Resta da chiedersi: il reddito di cittadinanza può sostituire le politiche di welfare? La risposta si avrà solo a inizio 2019 ma secondo il NY Times il reddito di cittadinanza dovrebbe essere esteso a tutti i cittadini per essere tale, e per capire se il progetto funziona si dovrebbe allargarlo a tutti, o estenderlo a tutte le categorie di cittadini, non solo i disoccupati.
In ogni caso gli argomenti a favore e contro sono diversi, li sintetizziamo qui di seguito.
Il reddito di cittadinanza potrebbe:
- Aumentare la stabilità e la sicurezza sociale
- Semplificare il welfare
- Rendere più redditizio il lavoro occasionale
- Ridurre la povertà
- Aumentare la libertà delle persone, che potrebbero scegliere in maniera non condizionata la propria vita e il proprio lavoro
- Aumentare le possibilità di migliorare la propria condizione
- Dare maggiore forza in fase di contrattazione quando si ottiene una proposta di lavoro
- Più libertà nei tempi che si decide di dedicare al lavoro, e al metodo di lavoro
- Sostegno alla piccola imprenditorialità, al lavoro autonomo e creativo, che magari non generano grossi volumi di soldi ma che danno soddisfazione personale
Per contro potrebbe:
- Essere troppo costoso per le casse dello stato
- Non essere adeguato a garantire più equità sociale degli strumenti offerti dal welfare
- Abolire il welfare
- Spingere le persone a cercare lavori part-time, indebolendo il potere dei contratti collettivi dei dipendenti
- Portare ad un aumento delle tasse, e con più tasse abbassare la propensione a creare imprese
- Dividere la società tra coloro che possono vivere senza un lavoro, e coloro che devono per forza farlo
- Non considerare i bisogni individuali se un certo reddito è da destinare a tutti
- Indebolire la posizione delle donne sul mercato del lavoro, perché sarebbero indotte a rimanere a casa e prendersi cura dei figli
È solo un test iniziale ma almeno si è iniziato a lavorare sul problema cercando soluzioni, ma senza l’illusione che estendere a tutti il diritto al reddito base risolverebbe i problemi.
[1] P. Van Parijs, A basic income for all, in What’s wrong with a free lunch, 2003.
[2] Secondo la Global Basic Income Foundation.
[3] Reddito di cittadinanza.
[4] Istituto delle assicurazioni sociali della Finlandia
[5] REI è una misura nazionale di contrasto alla povertà.
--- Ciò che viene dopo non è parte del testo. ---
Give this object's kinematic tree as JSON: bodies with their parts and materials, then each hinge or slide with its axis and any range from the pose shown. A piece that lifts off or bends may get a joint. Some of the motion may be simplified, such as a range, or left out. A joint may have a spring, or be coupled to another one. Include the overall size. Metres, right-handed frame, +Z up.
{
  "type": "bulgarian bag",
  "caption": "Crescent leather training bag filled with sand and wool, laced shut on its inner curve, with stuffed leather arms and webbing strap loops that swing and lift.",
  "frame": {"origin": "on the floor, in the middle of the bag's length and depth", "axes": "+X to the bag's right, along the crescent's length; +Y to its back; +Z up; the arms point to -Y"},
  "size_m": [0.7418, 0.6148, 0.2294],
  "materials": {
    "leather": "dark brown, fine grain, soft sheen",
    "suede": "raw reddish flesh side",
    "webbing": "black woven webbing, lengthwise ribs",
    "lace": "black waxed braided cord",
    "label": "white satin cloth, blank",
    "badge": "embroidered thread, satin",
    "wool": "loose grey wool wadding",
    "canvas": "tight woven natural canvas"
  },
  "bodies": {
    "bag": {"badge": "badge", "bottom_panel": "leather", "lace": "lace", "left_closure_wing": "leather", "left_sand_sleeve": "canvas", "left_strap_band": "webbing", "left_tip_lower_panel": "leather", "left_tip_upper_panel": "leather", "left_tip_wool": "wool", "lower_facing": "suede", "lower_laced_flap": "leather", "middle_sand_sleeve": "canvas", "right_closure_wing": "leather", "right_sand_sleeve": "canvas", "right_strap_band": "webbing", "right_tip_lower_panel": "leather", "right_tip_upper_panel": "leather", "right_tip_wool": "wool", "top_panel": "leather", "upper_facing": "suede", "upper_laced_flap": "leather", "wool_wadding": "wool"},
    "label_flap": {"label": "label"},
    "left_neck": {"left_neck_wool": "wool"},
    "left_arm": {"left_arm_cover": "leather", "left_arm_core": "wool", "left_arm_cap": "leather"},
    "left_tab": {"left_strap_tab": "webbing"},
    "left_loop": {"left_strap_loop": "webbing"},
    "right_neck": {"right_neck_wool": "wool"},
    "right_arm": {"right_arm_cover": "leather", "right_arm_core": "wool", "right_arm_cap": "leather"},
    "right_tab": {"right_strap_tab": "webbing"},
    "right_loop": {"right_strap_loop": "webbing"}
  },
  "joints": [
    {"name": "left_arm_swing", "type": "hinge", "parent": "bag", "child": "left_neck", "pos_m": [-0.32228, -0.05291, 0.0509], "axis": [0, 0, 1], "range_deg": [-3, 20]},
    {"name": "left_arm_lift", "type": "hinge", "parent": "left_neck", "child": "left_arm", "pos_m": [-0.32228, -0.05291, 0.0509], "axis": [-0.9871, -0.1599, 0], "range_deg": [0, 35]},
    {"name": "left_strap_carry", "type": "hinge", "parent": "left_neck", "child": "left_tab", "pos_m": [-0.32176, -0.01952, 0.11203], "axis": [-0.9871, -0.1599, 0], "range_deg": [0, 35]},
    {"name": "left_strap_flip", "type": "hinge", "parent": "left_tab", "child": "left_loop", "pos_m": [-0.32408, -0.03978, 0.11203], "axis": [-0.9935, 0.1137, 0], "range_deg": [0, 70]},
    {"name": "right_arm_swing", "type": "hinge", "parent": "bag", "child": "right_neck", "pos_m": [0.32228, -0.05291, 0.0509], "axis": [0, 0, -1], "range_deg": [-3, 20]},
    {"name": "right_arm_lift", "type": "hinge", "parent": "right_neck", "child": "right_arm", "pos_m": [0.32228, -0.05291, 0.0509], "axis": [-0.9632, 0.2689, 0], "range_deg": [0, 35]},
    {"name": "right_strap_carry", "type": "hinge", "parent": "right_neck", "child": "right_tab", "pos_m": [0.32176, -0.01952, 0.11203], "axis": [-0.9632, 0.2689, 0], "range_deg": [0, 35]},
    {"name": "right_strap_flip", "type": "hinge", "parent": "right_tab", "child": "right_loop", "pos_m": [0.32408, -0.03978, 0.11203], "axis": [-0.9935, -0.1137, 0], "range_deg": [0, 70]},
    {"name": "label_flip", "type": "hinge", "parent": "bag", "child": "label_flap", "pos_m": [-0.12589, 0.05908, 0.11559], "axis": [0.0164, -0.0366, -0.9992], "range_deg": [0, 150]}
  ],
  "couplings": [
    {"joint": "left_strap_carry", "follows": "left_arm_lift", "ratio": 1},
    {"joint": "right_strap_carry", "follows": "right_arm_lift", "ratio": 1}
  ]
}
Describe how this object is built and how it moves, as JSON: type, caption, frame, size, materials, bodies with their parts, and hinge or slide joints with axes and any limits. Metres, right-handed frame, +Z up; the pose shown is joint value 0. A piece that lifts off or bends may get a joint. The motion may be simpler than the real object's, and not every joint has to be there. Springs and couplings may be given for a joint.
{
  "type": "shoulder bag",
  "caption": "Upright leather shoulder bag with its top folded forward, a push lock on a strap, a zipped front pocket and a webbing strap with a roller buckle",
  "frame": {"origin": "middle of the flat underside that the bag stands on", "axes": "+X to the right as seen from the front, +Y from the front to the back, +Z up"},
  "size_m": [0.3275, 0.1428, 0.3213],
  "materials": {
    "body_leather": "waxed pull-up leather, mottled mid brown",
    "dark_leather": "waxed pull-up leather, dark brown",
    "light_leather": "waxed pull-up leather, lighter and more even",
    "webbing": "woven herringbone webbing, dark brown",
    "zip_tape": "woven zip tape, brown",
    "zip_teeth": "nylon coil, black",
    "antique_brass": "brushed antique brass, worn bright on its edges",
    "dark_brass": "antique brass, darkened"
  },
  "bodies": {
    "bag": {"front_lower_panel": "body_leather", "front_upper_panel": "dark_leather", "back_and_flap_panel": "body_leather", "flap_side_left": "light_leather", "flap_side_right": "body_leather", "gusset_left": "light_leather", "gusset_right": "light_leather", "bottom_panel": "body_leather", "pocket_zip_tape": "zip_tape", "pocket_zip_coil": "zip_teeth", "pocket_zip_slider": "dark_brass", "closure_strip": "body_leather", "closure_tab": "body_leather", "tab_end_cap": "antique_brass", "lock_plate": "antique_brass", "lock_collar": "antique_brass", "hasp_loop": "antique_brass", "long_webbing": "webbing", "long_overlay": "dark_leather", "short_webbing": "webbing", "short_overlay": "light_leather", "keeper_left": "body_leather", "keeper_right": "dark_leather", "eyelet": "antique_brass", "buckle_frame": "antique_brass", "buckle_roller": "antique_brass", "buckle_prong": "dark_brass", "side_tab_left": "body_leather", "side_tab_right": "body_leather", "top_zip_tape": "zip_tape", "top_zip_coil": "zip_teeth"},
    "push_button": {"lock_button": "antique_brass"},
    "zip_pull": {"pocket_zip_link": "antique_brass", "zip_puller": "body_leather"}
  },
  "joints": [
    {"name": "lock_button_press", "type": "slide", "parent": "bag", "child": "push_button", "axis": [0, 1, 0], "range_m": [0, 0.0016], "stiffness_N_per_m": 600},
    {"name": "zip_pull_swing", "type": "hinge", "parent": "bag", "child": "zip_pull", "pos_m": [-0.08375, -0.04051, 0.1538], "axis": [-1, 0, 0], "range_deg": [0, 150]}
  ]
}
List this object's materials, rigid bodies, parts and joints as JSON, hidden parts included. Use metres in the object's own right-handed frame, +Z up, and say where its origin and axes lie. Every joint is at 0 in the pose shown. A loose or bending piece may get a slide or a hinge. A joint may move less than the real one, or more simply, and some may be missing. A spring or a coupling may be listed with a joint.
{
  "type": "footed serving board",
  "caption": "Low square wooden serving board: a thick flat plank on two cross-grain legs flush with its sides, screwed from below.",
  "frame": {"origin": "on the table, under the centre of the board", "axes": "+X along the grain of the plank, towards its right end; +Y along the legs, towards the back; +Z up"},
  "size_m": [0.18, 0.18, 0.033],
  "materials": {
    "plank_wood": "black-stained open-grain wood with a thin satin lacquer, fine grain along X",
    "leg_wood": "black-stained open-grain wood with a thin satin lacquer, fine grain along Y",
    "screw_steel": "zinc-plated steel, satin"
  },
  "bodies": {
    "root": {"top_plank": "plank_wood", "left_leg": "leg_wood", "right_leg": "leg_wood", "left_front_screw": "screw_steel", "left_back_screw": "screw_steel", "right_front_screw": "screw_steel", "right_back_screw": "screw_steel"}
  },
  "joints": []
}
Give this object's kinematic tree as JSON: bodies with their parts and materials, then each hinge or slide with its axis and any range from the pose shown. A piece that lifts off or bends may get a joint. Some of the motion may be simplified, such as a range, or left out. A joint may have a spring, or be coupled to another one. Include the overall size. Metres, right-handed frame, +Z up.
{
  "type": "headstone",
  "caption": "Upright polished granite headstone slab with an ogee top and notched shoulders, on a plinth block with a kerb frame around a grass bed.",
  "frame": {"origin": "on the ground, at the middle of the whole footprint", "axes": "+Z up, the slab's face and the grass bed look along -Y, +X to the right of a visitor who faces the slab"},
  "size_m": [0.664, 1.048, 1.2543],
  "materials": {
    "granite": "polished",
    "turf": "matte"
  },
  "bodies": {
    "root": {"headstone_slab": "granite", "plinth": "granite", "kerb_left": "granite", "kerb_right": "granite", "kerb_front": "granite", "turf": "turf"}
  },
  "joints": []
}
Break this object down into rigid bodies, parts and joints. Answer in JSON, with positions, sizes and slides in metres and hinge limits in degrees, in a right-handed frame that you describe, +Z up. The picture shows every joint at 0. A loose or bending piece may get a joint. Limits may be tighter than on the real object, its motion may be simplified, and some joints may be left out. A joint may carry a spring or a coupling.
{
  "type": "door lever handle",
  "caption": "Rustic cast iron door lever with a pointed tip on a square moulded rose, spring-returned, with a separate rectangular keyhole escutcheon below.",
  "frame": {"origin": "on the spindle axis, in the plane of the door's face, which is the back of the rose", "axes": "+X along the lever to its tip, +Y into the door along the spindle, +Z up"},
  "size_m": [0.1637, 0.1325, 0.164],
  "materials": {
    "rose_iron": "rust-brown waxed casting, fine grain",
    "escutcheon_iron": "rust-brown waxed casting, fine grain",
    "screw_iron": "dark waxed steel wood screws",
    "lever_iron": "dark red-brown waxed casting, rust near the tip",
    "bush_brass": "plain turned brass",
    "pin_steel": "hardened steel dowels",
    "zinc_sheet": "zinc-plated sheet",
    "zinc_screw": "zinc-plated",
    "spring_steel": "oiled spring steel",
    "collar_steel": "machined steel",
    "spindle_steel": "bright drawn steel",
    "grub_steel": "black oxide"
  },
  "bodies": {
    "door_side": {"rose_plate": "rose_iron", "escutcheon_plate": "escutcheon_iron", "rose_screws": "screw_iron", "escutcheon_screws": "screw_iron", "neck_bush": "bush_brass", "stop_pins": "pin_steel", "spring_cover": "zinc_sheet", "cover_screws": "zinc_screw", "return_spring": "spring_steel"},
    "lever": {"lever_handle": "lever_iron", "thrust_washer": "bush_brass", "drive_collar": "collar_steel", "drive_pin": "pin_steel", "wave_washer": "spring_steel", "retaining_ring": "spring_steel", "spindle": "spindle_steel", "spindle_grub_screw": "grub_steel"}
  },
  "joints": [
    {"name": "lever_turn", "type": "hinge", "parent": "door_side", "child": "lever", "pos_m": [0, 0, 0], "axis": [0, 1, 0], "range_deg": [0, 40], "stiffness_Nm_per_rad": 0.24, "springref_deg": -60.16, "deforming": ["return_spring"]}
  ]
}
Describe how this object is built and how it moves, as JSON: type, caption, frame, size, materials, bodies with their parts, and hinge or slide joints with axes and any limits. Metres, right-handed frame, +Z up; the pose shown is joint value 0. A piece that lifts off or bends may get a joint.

Il REI si compone di due parti: un beneficio economico, erogato mensilmente attraverso una carta di pagamento elettronica (Carta REI) e un progetto personalizzato di attivazione e di inclusione sociale e lavorativa volto al superamento della condizione di povertà. È rivolto ai nuclei familiari che si trovano in condizione di povertà (INPS).
[6] Aiuto finanziario fornito dallo stato per un determinato periodo di tempo a chi rimane disoccupato.